I am grateful for a rejection that saved me from sacrificing myself in order to belong.
I had high hopes for the film. I wanted to see that world cracked open, the underbelly of the Machine exposed, all the dirty secrets of that cult-like life unfurled before me, but that never happened. The Greek world at Alabama seems almost impenetrable, a fortress of secrets heavily guarded by those who benefit most from their preservation.
So little was revealed beyond the need we all have to belong, laid bare in these young women striving for acceptance in a world that grants it on a whim.
The director, Rachel Fleit, who is bald from alopecia, awkwardly inserts herself into the movie in a few scenes. She tells the viewer about when she finally gave up wearing wigs, her sophomore year of college.

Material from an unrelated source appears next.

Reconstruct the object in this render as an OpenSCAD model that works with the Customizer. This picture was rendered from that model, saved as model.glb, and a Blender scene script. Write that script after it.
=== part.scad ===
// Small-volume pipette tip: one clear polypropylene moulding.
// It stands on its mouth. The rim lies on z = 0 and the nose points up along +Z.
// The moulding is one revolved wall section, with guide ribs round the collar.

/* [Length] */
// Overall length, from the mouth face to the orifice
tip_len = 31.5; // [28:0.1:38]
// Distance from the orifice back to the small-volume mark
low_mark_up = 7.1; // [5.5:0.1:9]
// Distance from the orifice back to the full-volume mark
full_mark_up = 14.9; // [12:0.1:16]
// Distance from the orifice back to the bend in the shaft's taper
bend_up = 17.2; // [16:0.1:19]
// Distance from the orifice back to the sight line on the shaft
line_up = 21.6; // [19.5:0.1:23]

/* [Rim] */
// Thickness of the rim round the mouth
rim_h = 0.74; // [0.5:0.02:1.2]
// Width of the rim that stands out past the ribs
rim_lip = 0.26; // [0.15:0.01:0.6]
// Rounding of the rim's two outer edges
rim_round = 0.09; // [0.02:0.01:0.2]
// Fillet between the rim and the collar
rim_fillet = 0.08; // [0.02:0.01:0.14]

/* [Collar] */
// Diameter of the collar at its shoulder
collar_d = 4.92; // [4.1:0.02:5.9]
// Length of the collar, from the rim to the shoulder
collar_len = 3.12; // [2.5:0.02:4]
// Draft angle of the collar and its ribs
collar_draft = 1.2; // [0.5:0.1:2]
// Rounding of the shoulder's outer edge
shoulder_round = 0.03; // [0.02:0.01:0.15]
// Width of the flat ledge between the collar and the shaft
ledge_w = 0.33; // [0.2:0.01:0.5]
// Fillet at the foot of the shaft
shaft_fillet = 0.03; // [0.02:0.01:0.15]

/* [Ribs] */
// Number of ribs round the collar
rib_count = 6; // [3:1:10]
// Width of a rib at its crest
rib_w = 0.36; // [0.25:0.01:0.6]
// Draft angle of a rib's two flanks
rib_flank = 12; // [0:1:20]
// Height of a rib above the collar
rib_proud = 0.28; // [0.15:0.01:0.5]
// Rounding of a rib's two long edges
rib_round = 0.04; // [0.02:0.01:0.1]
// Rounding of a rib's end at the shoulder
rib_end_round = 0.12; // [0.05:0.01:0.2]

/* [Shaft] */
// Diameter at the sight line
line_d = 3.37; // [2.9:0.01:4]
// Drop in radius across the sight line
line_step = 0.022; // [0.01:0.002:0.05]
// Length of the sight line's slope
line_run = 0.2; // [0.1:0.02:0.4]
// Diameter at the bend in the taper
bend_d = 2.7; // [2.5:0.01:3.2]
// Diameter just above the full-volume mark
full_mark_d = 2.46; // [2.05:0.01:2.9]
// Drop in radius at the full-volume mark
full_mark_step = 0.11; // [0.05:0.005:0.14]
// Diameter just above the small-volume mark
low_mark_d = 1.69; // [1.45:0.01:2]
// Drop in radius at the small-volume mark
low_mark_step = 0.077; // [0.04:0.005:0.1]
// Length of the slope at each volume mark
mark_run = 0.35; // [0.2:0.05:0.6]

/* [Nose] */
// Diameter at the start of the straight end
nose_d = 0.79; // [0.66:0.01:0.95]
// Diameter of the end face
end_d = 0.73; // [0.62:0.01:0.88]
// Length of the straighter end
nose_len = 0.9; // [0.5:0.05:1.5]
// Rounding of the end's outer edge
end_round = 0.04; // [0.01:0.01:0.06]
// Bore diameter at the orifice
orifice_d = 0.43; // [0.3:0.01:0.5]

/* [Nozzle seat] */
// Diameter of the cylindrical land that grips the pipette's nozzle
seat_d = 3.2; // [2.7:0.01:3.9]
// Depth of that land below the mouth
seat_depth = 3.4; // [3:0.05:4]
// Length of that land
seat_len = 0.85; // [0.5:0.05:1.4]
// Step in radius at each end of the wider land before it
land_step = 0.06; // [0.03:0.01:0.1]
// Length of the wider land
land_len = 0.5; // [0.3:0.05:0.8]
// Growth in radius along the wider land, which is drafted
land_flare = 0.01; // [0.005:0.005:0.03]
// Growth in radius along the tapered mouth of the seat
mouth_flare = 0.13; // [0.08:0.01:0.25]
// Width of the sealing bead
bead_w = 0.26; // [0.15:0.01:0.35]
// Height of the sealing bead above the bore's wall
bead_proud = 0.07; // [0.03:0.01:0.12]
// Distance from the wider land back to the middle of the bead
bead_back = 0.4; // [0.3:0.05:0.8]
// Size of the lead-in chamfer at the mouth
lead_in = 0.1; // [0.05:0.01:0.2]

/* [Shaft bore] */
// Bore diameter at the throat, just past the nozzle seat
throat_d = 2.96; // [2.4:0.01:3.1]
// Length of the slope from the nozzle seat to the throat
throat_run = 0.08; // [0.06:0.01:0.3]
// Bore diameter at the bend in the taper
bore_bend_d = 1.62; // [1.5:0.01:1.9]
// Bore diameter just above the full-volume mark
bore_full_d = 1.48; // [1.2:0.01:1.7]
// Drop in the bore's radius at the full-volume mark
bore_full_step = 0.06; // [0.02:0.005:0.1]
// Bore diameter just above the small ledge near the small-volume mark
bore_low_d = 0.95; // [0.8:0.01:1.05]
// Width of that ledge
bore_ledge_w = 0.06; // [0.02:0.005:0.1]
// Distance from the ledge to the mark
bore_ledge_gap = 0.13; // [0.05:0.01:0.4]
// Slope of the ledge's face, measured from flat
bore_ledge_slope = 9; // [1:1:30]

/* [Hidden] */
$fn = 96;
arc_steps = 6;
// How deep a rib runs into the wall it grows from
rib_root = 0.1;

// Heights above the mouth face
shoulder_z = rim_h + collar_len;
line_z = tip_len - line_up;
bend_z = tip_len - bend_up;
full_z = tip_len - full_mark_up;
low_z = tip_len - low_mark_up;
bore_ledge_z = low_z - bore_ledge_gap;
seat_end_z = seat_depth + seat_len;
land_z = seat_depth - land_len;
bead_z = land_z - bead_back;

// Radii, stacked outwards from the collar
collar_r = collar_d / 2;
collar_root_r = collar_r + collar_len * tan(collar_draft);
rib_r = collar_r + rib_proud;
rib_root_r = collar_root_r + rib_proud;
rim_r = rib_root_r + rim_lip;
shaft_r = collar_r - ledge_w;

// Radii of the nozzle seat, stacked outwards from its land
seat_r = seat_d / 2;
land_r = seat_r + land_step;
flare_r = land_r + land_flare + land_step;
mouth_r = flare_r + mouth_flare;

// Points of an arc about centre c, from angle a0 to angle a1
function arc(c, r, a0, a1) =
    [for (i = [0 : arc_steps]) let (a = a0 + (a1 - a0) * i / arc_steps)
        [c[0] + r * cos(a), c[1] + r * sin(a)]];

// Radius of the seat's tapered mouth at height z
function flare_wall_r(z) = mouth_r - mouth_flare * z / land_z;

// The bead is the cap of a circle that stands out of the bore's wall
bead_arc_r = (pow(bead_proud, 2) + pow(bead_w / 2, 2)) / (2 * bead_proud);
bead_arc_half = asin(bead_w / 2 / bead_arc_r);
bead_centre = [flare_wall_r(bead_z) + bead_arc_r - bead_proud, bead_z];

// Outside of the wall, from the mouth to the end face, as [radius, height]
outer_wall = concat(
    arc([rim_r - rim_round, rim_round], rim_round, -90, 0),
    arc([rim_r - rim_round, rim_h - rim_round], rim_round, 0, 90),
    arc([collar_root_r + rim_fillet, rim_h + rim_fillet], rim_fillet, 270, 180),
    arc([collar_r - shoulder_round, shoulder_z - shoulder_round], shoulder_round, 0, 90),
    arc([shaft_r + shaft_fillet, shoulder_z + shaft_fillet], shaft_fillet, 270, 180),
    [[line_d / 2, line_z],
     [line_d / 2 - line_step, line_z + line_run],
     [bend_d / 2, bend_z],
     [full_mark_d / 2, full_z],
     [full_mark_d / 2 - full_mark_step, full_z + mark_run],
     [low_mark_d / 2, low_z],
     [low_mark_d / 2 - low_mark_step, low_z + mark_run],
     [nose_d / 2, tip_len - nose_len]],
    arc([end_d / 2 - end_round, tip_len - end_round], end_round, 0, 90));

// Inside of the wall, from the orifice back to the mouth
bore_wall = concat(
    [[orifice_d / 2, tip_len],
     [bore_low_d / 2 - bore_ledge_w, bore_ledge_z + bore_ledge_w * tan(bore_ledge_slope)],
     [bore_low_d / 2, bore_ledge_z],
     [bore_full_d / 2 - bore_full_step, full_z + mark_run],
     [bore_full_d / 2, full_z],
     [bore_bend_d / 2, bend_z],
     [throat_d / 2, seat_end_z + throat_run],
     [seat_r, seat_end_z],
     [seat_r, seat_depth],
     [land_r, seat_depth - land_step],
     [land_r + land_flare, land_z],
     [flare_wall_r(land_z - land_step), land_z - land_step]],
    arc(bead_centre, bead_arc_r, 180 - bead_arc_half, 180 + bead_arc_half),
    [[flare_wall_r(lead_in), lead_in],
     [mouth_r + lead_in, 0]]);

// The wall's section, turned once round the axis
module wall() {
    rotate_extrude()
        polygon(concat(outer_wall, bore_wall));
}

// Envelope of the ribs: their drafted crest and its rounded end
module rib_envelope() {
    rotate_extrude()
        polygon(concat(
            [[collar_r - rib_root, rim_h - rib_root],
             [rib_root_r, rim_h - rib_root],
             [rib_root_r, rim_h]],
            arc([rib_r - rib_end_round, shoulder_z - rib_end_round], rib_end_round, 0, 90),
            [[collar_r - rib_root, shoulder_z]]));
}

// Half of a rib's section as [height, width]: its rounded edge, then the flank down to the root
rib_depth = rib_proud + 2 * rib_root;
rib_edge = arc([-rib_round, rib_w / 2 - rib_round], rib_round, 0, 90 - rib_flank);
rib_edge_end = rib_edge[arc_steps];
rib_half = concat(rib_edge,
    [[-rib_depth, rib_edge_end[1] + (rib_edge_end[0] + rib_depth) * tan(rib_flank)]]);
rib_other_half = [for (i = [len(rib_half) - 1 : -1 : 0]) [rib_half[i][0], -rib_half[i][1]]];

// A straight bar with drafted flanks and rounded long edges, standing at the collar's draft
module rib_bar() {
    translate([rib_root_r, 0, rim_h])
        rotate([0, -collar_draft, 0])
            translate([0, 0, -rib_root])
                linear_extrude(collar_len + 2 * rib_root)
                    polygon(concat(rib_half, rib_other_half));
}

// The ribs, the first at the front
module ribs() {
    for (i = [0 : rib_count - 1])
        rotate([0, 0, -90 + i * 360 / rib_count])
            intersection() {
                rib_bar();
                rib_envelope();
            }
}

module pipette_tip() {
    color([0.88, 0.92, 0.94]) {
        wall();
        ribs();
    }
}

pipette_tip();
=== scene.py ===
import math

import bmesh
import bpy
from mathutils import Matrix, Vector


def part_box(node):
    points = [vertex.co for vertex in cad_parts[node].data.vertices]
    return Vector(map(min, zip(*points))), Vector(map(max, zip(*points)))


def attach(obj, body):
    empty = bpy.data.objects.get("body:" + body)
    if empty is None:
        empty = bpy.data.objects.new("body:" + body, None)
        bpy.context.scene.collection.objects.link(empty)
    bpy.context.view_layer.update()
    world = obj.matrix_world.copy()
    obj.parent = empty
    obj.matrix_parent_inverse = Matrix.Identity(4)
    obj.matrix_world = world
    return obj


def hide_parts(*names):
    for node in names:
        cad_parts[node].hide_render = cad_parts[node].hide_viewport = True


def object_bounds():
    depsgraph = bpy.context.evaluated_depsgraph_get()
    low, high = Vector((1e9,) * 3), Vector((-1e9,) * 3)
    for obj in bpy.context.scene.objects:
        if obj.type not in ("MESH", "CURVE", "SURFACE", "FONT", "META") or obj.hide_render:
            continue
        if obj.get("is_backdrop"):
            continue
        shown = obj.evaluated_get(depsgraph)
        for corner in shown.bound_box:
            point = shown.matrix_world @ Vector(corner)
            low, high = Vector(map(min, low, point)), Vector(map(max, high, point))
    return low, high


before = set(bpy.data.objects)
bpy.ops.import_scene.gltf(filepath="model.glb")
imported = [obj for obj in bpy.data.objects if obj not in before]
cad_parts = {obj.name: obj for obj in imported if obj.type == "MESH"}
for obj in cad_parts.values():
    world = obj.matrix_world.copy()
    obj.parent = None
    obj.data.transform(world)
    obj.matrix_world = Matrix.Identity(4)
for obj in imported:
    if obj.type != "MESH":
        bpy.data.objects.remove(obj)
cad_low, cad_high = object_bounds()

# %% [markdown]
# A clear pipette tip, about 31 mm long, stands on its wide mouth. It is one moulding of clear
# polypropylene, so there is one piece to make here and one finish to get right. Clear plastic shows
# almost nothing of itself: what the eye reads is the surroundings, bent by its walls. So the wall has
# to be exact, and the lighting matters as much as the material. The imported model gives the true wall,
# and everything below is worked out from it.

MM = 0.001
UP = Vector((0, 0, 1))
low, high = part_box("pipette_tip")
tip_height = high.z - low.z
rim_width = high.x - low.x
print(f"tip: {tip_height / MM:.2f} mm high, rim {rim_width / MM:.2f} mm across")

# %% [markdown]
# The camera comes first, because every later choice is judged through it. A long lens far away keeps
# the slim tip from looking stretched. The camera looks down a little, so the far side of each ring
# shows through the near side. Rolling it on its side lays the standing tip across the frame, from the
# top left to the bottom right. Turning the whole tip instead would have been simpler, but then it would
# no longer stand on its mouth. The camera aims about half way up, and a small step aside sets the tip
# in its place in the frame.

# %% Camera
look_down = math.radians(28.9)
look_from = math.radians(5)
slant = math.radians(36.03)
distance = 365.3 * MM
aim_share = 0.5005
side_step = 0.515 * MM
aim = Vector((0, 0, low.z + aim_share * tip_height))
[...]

"The pain of not being myself became greater than the pain of not fitting in," she says, looking balefully into the camera. That's a lesson I wish I'd learned much earlier in life.
Greek life ended at Mountain Brook High School in the late '90s, after I graduated. The wounds of not belonging stayed with me for a long time. I am still occasionally overcome by loneliness, a sense of separation from others, and wonder how much of that stems from striving to belong to a world I could never quite fit into. Mostly though, I am grateful for a rejection that saved me from sacrificing myself in order to belong. I believe in that parallel world I would have married out of college, had kids and always felt a longing for something more, for all the adventures I've been able to pursue on my own.
I think the community that Greek life offers in college can be a good thing, but the system does more harm than good by creating and supporting a culture of exclusivity. There's a binary where you fit in or you don't, and when that belonging hinges on assimilation, you have a society that is intolerant of difference, of true self-expression, and that is a dangerous place to live.